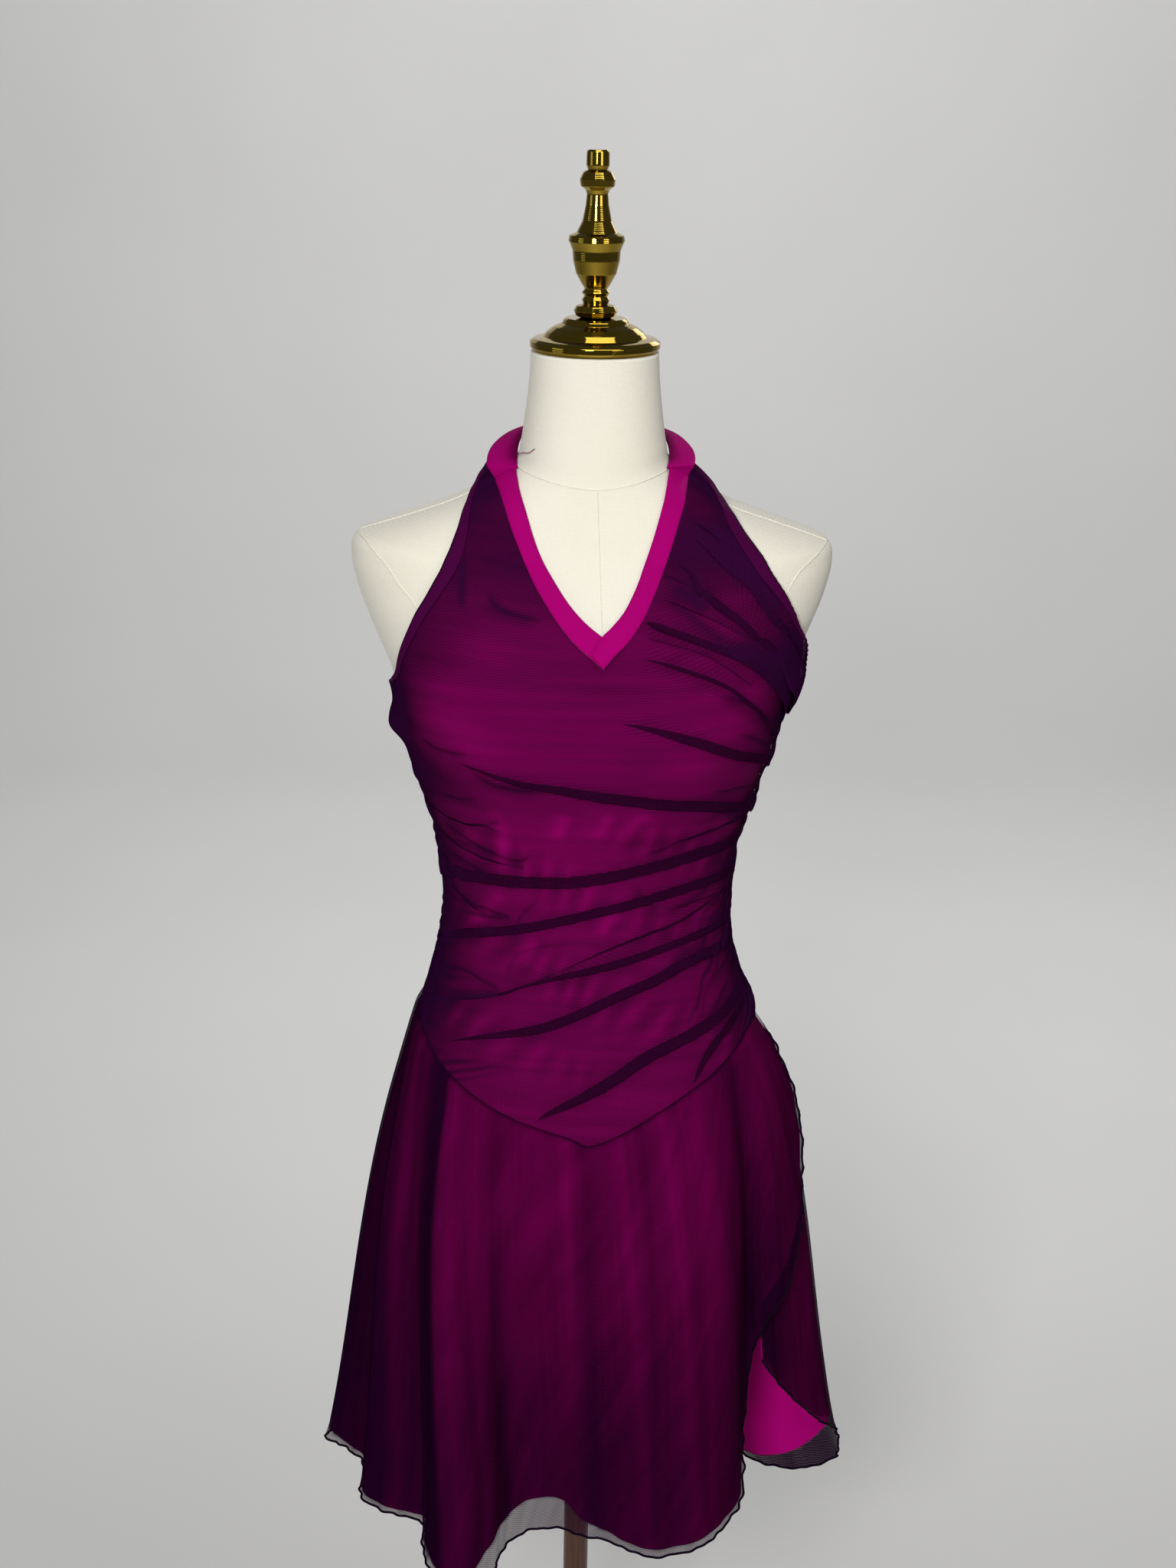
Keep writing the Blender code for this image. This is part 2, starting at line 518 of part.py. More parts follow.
def half_front(side, out=0.0):
    """Half of the front, outer edge to inner edge in each row; side is -1 or 1.

    The rows below the V climb by level and dip to the waist seam, and the rows beside it
    run straight from the armhole to the neck seam at equal shares of both curves.
    """
    armhole, neck = (ARMHOLE_LEFT, NECK_SEAM_LEFT) if side < 0 else (ARMHOLE_RIGHT, NECK_SEAM_RIGHT)
    gap = side * SEAM_GAP / 2 / GIRTH_LENGTH
    share = np.linspace(0, 1, BODICE_COLUMNS + 1)
    below = np.linspace(SIDE_WAIST_LEVEL, V_LEVEL, BODICE_ROWS_BELOW_V + 1)
    outer = read_table(armhole, below)[..., 1]
    outer = np.where(below <= UNDERARM_LEVEL, side - gap, outer)
    climb = (below - SIDE_WAIST_LEVEL) / (V_LEVEL - SIDE_WAIST_LEVEL)
    inner = WAIST_POINT_GIRTH + (V_GIRTH - WAIST_POINT_GIRTH) * climb
    girth = outer[:, None] + (inner - outer)[:, None] * share
    level = np.broadcast_to(below[:, None], girth.shape)
    dip = np.clip((WAIST_DIP_TOP - level) / (WAIST_DIP_TOP - SIDE_WAIST_LEVEL), 0, 1) ** 1.3
    level = level + (waist_level(girth) + SEAM_GAP / 2 - SIDE_WAIST_LEVEL) * dip
    rows = np.linspace(0, 1, BODICE_ROWS_BESIDE_V + 1)[1:]
    outer_girth, outer_level = along_curve(armhole, rows, start_level=V_LEVEL)
    inner_girth, inner_level = along_curve(neck, rows)
    inner_girth = inner_girth + 2 * gap
    beside_girth = outer_girth[:, None] + (inner_girth - outer_girth)[:, None] * share
    beside_level = outer_level[:, None] + (inner_level - outer_level)[:, None] * share
    girth = np.concatenate([girth, beside_girth])
    level = np.concatenate([level, beside_level])
    every_other_row = np.arange(len(girth))[:, None] % 2
    near_seam = ramp(girth, GATHER_START_GIRTH, 1.0)
    near_seam = near_seam * (1 - ramp(level, GATHER_TOP_LEVEL - 0.02, GATHER_TOP_LEVEL))
    return bodice_surface(girth, level, out + GATHER_HEIGHT * every_other_row * near_seam)


def bodice_front():
    """One panel: two halves that share the centre column up to the point of the V."""
    left, right = half_front(-1), half_front(1)[:, ::-1]
    rows, columns = left.shape[:2]
    faces = np.concatenate([grid_faces(rows, columns), grid_faces(rows, columns, first=rows * columns)])
    shared = np.arange(BODICE_ROWS_BELOW_V + 1) * columns
    index = np.arange(2 * rows * columns)
    index[rows * columns + shared] = shared + columns - 1
    used, faces = np.unique(index[faces], return_inverse=True)
    points = np.concatenate([left.reshape(-1, 3), right.reshape(-1, 3)])[used]
    piece = add_object("bodice_front", points, faces.reshape(-1, 4), "dress_mesh")
    thicken(piece, BODICE_WALL)


def bodice_back():
    """A plain low back from side seam to side seam."""
    side_gap = SEAM_GAP / 2 / GIRTH_LENGTH
    girths = np.linspace(1 + side_gap, 3 - side_gap, BACK_COLUMNS + 1)
    share = np.linspace(0, 1, BACK_ROWS + 1)[:, None]
    bottom = waist_level(girths) + SEAM_GAP / 2
    top = BACK_TOP_LEVEL + (UNDERARM_LEVEL - BACK_TOP_LEVEL) * np.sin(np.pi / 2 * girths) ** 2
    level = bottom + (top - bottom) * share
    grid = bodice_surface(np.broadcast_to(girths, level.shape), level)
    add_cloth("bodice_back", grid, BODICE_WALL, "dress_mesh")


def strip_along_edge(grid, width):
    """Points at three distances in from the first column, measured along each row."""
    steps = np.linalg.norm(np.diff(grid, axis=1), axis=-1)
    length = np.concatenate([np.zeros((len(grid), 1)), np.cumsum(steps, axis=1)], axis=1)
    strip = []
    for row, row_length in zip(grid, length):
        places = np.linspace(0, min(width, row_length[-1]), 3)
        strip.append([[np.interp(p, row_length, row[:, axis]) for axis in range(3)] for p in places])
    return np.asarray(strip)


def armhole_bands():
    """The turned and stitched armhole edges: strips of the panel's own rows, moved out."""
    first_row = round(BODICE_ROWS_BELOW_V * (UNDERARM_LEVEL - SIDE_WAIST_LEVEL) / (V_LEVEL - SIDE_WAIST_LEVEL))
    for name, side in (("armhole_band_left", -1), ("armhole_band_right", 1)):
        rows = half_front(side, BODICE_WALL + STITCHED_ON_GAP)[first_row:]
        grid = strip_along_edge(rows, ARMHOLE_BAND_WIDTH)
        if side > 0:
            grid = grid[:, ::-1]
        add_cloth(name, grid, BAND_WALL, "dress_mesh")


def neck_bands():
    """The V-neck's two bands, cut from the lining cloth and set edge to edge with the panel."""
    rows = np.linspace(0, 1, BODICE_ROWS_BESIDE_V + 1)
    for name, side in (("neck_band_left", -1), ("neck_band_right", 1)):
        seam, edge = (NECK_SEAM_LEFT, NECK_EDGE_LEFT) if side < 0 else (NECK_SEAM_RIGHT, NECK_EDGE_RIGHT)
        shares = rows[1:] if side < 0 else rows
        seam_girth, seam_level = along_curve(seam, shares)
        edge_girth, edge_level = along_curve(edge, (shares - shares[0]) / (1 - shares[0]))
        across = np.linspace(0, 1, 3)
        girth = seam_girth[:, None] + (edge_girth - seam_girth)[:, None] * across
        level = seam_level[:, None] + (edge_level - seam_level)[:, None] * across
        grid = raised(form_surface, girth, level, FORM_TO_BODICE + strap_lift(girth, level))
        if side > 0:
            grid = grid[:, ::-1]
        add_cloth(name, grid, BAND_WALL, "dress_lining")


def neck_strap():
    """The halter strap: a leaning ribbon between an inner and an outer curve round the neck."""
    rows = read_rows(NECK_STRAP, np.linspace(0, len(NECK_STRAP) - 1, STRAP_ROWS))
    inner_angle, outer_angle = np.radians(rows[:, 0]), np.radians(rows[:, 3])
    inner = np.stack(
        [rows[:, 1] * np.cos(inner_angle), rows[:, 1] * np.sin(inner_angle), rows[:, 2]], axis=-1
    )
    outer = np.stack(
        [rows[:, 4] * np.cos(outer_angle), rows[:, 4] * np.sin(outer_angle), rows[:, 5]], axis=-1
    )
    share = np.linspace(0, 1, 3)[None, :, None]
    grid = inner[:, None] + (outer - inner)[:, None] * share
    add_cloth("neck_strap", grid[:, ::-1], BAND_WALL, "dress_lining")


def off_form(point, drop):
    """Push a skirt point out where it would come nearer to the form than cloth lies on the hips."""
    angle = np.degrees(np.arctan2(point[..., 1], point[..., 0]))
    on_form = form_surface((angle + 90) / 90, point[..., 2])
    radius = np.linalg.norm(point[..., :2], axis=-1)
    missing = np.linalg.norm(on_form[..., :2], axis=-1) + SKIRT_OFF_FORM - radius
    softness = 0.0015
    push = softness * np.logaddexp(0, missing / softness) * ramp(drop, 0.0, 0.03)
    point[..., :2] *= ((radius + push) / radius)[..., None]
    return point


def skirt_seam(girth):
    return form_surface(girth, waist_level(girth) - SEAM_GAP / 2 - SKIRT_TOP_DROP)


def skirt_surface(place, drop):
    """The skirt by a column's place in the hem tables and the drop from seam to hem.

    Each column runs from the waist seam to its hem point, eased out over the hips.
    """
    row = read_rows(SKIRT_BACK + SKIRT_FRONT, place)
    seam, hem = skirt_seam(row[..., 0]), row[..., 1:4]
    length = np.linalg.norm(hem - seam, axis=-1)
    way_out = hem[..., :2] + seam[..., :2]
    way_out = way_out / np.linalg.norm(way_out, axis=-1, keepdims=True)
    flare = RIGHT_FLARE_EASE * np.exp(-(((row[..., 0] - RIGHT_FLARE_GIRTH) / RIGHT_FLARE_SPREAD) ** 2))
    ease = (HIP_EASE + flare) * ramp(length, 0.0, 0.30) * 6.75 * drop * (1 - drop) ** 2
    point = seam + (hem - seam) * drop[..., None]
    late = np.clip(drop, 0, 1) ** SLIT_EDGE_BEND
    turn = 1 - ramp(place, 0.0, SLIT_EDGE_COLUMNS)
    point[..., 1] += turn * (hem[..., 1] - seam[..., 1]) * (late - drop)
    point[..., :2] += way_out * ease[..., None]
    return off_form(point, drop)


def skirt_layers(side, girths):
    """A panel's mesh and its lining, which shares the mesh's columns and stops short of its hem."""
    table = np.asarray(SKIRT_BACK + SKIRT_FRONT)
    columns = np.interp(girths, table[:, 0], np.arange(len(table)))
    row = read_rows(table, columns)
    length = np.linalg.norm(row[:, 1:4] - skirt_seam(row[:, 0]), axis=-1)
    drop = np.broadcast_to(np.linspace(1, 0, SKIRT_ROWS + 1)[:, None], (SKIRT_ROWS + 1, len(columns)))
    place = np.broadcast_to(columns, drop.shape)
    lining_drop = np.minimum(drop, 1 - row[:, 4] / length)
    lining_out = FORM_TO_LINING - LINING_INSET * ramp(drop, 0.25, 0.7)
    mesh_out = np.full(drop.shape, FORM_TO_LINING + SKIRT_WALL + LAYER_GAP)
    for layer, out, drops, finish in (
        ("lining", lining_out, lining_drop, "dress_lining"),
        ("mesh", mesh_out, drop, "dress_mesh"),
    ):
        grid = raised(skirt_surface, place, drops, out, flip=-1.0)
        seam_level = waist_level(girths) - SEAM_GAP / 2 - SKIRT_TOP_DROP
        grid[-1] = raised(form_surface, girths, seam_level, out[-1])
        add_cloth(f"skirt_{side}_{layer}", grid, SKIRT_WALL, finish)


def skirt():
    """Two panels; they meet at the left side and part at the right hip, the front one outside."""
    knots = waist_knots()
    split = SKIRT_COLUMNS_PER_BODICE_COLUMN
    fine = np.interp(np.arange((len(knots) - 1) * split + 1) / split, np.arange(len(knots)), knots)
    side_gap = SEAM_GAP / 2 / GIRTH_LENGTH
    front = np.clip(fine[fine <= 1], -1 + side_gap, 1 - side_gap)
    back = np.clip(fine[fine >= 1] - 4, -3 + side_gap, -1 - side_gap)
    skirt_layers("front", front)
    skirt_layers("back", back)


def main():
    for old in list(bpy.data.objects):
        bpy.data.objects.remove(old)
    collection = bpy.data.collections.new("skating_dress")
    bpy.context.scene.collection.children.link(collection)
    form_torso()
    stand()
    bodice_front()
    bodice_back()
    armhole_bands()
    neck_bands()
    neck_strap()
    skirt()


main()
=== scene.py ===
"""Figure skating dress on its dress form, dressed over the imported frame.

Metres, +Z up, the dress faces -Y. Cloth is read off the form by girth and level: girth -1
is the left side seam as seen from the front, 0 the front centre, 1 the right side seam and
2 the back centre, and level is the height at the front centre.
"""

import math

import bmesh
import bpy
import numpy as np
from mathutils import Matrix, Vector


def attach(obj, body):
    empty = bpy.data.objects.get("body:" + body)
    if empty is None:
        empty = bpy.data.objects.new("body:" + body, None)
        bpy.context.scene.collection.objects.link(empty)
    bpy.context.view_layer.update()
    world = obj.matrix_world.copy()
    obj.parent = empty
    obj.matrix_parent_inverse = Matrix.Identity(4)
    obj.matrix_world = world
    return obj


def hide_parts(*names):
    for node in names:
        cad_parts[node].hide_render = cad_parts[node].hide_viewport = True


bl_info = {
    "name": "Figure skating dress on a dress form",
    "version": (1, 0, 0),
    "blender": (4, 5, 0),
    "location": "View3D > Sidebar > Skating dress",
    "description": "Builds a ruched halter skating dress, its dress form and a soft studio",
    "category": "Object",
}

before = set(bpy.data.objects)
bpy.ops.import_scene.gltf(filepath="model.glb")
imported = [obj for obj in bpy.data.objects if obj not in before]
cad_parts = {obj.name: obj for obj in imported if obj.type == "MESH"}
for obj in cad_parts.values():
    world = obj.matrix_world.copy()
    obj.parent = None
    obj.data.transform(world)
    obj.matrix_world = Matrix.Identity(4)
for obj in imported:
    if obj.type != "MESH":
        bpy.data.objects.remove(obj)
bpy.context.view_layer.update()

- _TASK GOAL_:
Give again the run of lines that opens at the line with "seam_level = waist_level(girths)" and closes at the line with "cad_parts[node].hide_render = cad_parts[node].hide_viewport", exactly, and only that run.

- _SOLUTION_:
        seam_level = waist_level(girths) - SEAM_GAP / 2 - SKIRT_TOP_DROP
        grid[-1] = raised(form_surface, girths, seam_level, out[-1])
        add_cloth(f"skirt_{side}_{layer}", grid, SKIRT_WALL, finish)


def skirt():
    """Two panels; they meet at the left side and part at the right hip, the front one outside."""
    knots = waist_knots()
    split = SKIRT_COLUMNS_PER_BODICE_COLUMN
    fine = np.interp(np.arange((len(knots) - 1) * split + 1) / split, np.arange(len(knots)), knots)
    side_gap = SEAM_GAP / 2 / GIRTH_LENGTH
    front = np.clip(fine[fine <= 1], -1 + side_gap, 1 - side_gap)
    back = np.clip(fine[fine >= 1] - 4, -3 + side_gap, -1 - side_gap)
    skirt_layers("front", front)
    skirt_layers("back", back)


def main():
    for old in list(bpy.data.objects):
        bpy.data.objects.remove(old)
    collection = bpy.data.collections.new("skating_dress")
    bpy.context.scene.collection.children.link(collection)
    form_torso()
    stand()
    bodice_front()
    bodice_back()
    armhole_bands()
    neck_bands()
    neck_strap()
    skirt()


main()
=== scene.py ===
"""Figure skating dress on its dress form, dressed over the imported frame.

Metres, +Z up, the dress faces -Y. Cloth is read off the form by girth and level: girth -1
is the left side seam as seen from the front, 0 the front centre, 1 the right side seam and
2 the back centre, and level is the height at the front centre.
"""

import math

import bmesh
import bpy
import numpy as np
from mathutils import Matrix, Vector


def attach(obj, body):
    empty = bpy.data.objects.get("body:" + body)
    if empty is None:
        empty = bpy.data.objects.new("body:" + body, None)
        bpy.context.scene.collection.objects.link(empty)
    bpy.context.view_layer.update()
    world = obj.matrix_world.copy()
    obj.parent = empty
    obj.matrix_parent_inverse = Matrix.Identity(4)
    obj.matrix_world = world
    return obj


def hide_parts(*names):
    for node in names:
        cad_parts[node].hide_render = cad_parts[node].hide_viewport = True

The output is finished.